**What needs to be done**
Each line from the start of the data below through the one containing "zinc: pale grey" must be reproduced exactly.

[Records with modeling code]
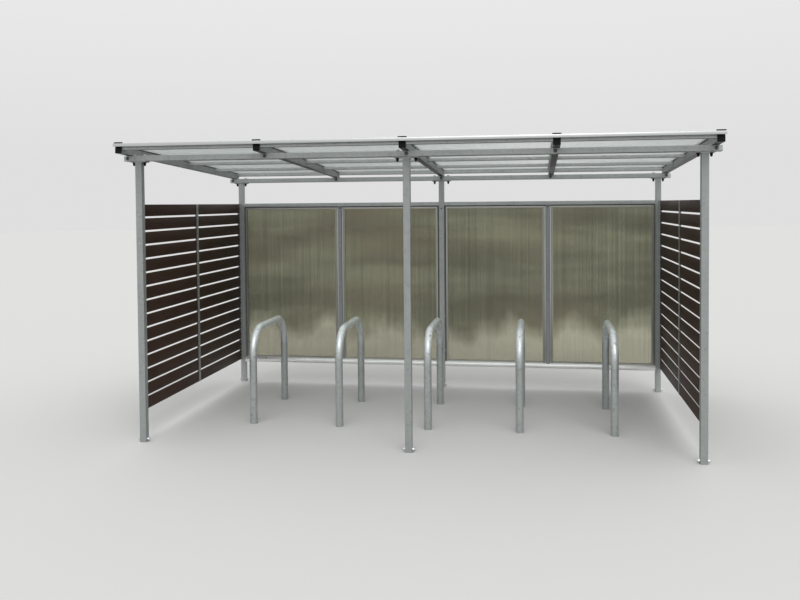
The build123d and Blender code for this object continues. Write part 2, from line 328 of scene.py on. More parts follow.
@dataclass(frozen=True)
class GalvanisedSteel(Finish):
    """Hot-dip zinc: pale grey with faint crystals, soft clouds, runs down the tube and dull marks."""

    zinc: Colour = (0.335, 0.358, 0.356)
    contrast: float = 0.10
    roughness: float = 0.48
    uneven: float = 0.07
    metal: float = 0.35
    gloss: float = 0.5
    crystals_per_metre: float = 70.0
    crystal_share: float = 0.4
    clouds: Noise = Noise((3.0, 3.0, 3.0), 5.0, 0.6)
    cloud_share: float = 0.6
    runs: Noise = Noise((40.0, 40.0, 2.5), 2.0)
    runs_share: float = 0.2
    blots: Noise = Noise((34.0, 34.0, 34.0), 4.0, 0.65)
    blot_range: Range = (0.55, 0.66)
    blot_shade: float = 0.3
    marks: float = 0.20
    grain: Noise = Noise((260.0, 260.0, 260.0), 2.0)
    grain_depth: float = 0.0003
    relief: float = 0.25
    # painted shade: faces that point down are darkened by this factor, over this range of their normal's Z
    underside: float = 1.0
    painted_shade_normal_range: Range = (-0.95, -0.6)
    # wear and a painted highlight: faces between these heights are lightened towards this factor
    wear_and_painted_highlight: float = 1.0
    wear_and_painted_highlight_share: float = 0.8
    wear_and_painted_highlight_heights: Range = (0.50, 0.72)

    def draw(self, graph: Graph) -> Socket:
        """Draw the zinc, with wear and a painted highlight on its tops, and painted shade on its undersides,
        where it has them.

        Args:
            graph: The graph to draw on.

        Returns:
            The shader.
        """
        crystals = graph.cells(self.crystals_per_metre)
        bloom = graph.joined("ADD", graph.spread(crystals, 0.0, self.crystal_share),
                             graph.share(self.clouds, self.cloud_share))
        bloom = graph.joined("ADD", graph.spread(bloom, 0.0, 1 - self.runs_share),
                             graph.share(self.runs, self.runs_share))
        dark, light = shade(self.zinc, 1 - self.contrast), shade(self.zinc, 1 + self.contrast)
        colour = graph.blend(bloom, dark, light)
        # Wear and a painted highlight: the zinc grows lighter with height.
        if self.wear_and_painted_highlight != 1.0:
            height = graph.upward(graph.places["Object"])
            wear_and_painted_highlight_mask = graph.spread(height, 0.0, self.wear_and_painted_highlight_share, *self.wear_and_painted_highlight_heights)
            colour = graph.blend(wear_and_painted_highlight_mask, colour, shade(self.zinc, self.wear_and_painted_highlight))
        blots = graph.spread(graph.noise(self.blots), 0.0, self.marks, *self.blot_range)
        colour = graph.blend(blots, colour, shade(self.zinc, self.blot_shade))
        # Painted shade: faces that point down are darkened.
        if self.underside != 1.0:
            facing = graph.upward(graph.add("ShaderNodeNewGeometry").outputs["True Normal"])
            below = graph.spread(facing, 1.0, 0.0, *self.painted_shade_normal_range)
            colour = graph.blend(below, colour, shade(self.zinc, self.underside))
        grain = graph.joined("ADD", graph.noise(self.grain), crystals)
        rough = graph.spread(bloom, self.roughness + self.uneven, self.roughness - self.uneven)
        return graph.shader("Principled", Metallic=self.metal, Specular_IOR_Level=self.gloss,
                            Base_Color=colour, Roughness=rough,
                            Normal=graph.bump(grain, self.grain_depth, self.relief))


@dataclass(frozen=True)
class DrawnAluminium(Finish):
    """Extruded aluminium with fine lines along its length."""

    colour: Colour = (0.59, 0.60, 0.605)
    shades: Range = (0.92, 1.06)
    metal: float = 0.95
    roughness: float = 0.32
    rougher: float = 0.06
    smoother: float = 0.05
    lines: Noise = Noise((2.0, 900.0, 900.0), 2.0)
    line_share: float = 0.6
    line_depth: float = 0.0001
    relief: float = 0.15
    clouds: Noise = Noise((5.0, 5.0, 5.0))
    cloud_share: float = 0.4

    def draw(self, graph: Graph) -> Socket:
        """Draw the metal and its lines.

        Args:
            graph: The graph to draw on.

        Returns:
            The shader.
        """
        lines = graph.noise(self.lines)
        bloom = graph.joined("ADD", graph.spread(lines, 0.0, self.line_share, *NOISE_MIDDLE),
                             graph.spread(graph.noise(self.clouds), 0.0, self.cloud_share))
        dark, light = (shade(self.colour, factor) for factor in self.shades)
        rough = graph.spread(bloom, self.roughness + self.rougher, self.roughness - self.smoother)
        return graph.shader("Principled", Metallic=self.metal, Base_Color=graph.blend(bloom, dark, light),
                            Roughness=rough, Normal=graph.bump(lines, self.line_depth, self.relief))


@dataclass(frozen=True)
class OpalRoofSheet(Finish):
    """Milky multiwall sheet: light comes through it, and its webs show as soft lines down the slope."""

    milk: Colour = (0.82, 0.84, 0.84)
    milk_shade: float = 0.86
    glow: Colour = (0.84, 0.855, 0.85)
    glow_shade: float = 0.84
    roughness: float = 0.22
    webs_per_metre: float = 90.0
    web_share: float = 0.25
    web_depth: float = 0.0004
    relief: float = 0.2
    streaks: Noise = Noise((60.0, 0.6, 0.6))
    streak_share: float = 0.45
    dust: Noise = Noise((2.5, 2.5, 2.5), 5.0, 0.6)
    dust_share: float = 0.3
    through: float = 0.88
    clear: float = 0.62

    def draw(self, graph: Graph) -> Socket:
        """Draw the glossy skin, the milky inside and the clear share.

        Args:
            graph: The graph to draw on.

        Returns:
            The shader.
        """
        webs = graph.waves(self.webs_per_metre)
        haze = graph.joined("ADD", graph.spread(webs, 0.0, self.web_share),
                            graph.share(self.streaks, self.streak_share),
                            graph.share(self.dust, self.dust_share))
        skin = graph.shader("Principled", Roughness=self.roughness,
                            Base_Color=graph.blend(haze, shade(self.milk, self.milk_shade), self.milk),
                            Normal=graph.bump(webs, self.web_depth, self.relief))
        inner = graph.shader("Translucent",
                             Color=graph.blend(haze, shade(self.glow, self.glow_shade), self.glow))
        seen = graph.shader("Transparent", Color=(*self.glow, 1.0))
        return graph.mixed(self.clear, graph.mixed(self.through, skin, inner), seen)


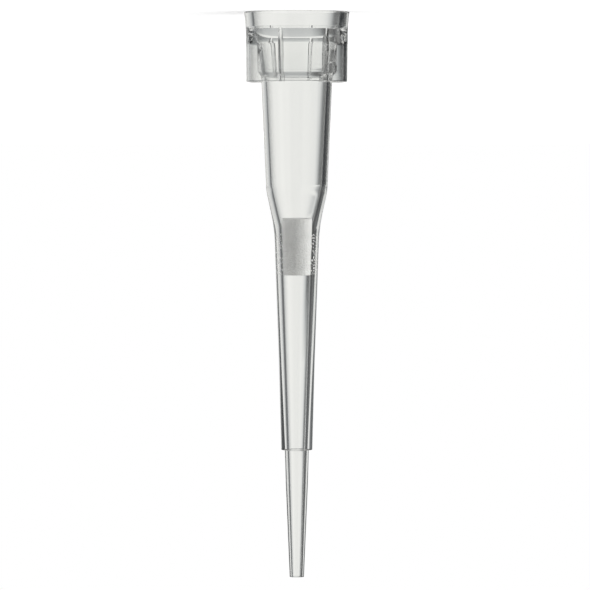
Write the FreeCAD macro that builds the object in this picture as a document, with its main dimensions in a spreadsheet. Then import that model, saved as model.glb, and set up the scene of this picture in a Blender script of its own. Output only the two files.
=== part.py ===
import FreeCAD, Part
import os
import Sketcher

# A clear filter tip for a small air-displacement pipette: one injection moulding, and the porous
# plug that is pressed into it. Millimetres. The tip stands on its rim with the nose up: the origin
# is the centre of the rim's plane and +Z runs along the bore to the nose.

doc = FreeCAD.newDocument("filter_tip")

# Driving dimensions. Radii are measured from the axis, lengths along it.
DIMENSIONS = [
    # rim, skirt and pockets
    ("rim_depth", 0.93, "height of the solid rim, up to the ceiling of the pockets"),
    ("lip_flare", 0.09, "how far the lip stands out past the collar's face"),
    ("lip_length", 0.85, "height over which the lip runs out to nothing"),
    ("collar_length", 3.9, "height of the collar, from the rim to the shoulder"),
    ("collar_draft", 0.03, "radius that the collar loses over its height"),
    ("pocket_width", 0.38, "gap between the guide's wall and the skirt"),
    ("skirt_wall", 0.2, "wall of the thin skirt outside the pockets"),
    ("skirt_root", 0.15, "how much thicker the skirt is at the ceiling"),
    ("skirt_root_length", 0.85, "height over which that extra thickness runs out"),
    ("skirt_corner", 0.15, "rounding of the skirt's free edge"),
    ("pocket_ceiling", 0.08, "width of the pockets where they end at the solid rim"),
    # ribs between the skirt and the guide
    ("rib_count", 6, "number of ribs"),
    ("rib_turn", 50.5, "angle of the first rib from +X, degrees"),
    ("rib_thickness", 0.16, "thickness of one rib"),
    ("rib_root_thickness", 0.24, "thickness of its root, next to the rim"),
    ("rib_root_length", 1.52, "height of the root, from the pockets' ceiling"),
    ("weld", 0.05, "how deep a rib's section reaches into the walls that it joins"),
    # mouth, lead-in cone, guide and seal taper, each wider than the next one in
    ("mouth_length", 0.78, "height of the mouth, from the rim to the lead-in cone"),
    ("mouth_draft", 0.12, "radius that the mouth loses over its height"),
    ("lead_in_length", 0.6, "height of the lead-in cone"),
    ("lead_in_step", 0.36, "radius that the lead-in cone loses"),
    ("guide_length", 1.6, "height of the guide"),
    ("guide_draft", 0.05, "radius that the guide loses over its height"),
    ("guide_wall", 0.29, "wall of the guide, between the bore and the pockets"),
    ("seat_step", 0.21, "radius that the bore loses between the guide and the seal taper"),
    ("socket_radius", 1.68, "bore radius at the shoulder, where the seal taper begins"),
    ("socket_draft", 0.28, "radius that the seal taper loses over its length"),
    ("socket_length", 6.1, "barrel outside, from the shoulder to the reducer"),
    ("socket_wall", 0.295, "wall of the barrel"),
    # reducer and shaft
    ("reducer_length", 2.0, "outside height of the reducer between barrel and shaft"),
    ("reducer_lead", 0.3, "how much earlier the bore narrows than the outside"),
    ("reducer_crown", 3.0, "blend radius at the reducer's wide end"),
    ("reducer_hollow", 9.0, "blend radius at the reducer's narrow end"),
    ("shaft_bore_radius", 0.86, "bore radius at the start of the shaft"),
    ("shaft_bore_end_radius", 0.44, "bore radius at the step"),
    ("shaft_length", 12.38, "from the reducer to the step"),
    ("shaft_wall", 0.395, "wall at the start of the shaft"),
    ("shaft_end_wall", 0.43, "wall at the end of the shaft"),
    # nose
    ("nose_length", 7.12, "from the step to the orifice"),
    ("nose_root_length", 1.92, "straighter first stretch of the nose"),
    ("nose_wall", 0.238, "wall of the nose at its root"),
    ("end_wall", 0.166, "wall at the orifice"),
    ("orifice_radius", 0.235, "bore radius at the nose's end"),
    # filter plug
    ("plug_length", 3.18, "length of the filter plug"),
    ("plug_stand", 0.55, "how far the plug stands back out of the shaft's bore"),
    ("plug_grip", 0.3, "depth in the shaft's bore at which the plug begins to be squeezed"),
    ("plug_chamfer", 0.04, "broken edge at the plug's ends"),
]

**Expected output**
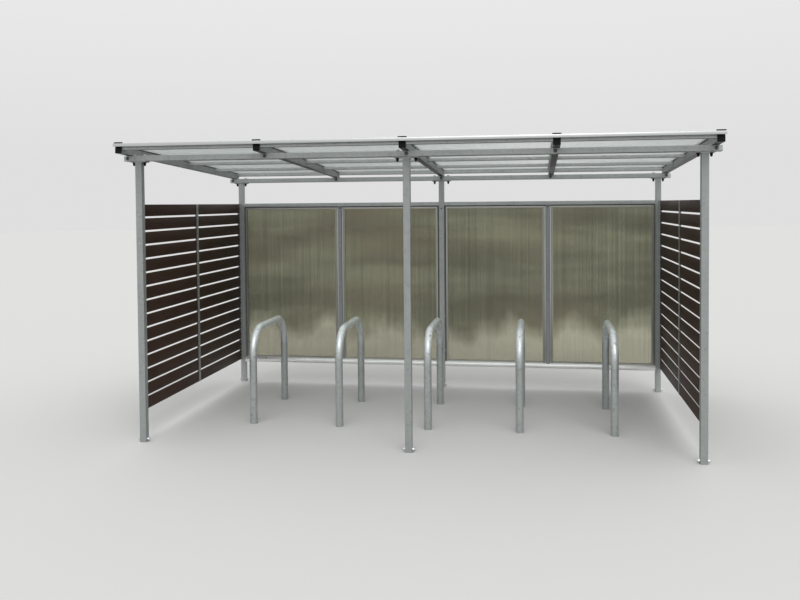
The build123d and Blender code for this object continues. Write part 2, from line 328 of scene.py on. More parts follow.
@dataclass(frozen=True)
class GalvanisedSteel(Finish):
    """Hot-dip zinc: pale grey with faint crystals, soft clouds, runs down the tube and dull marks."""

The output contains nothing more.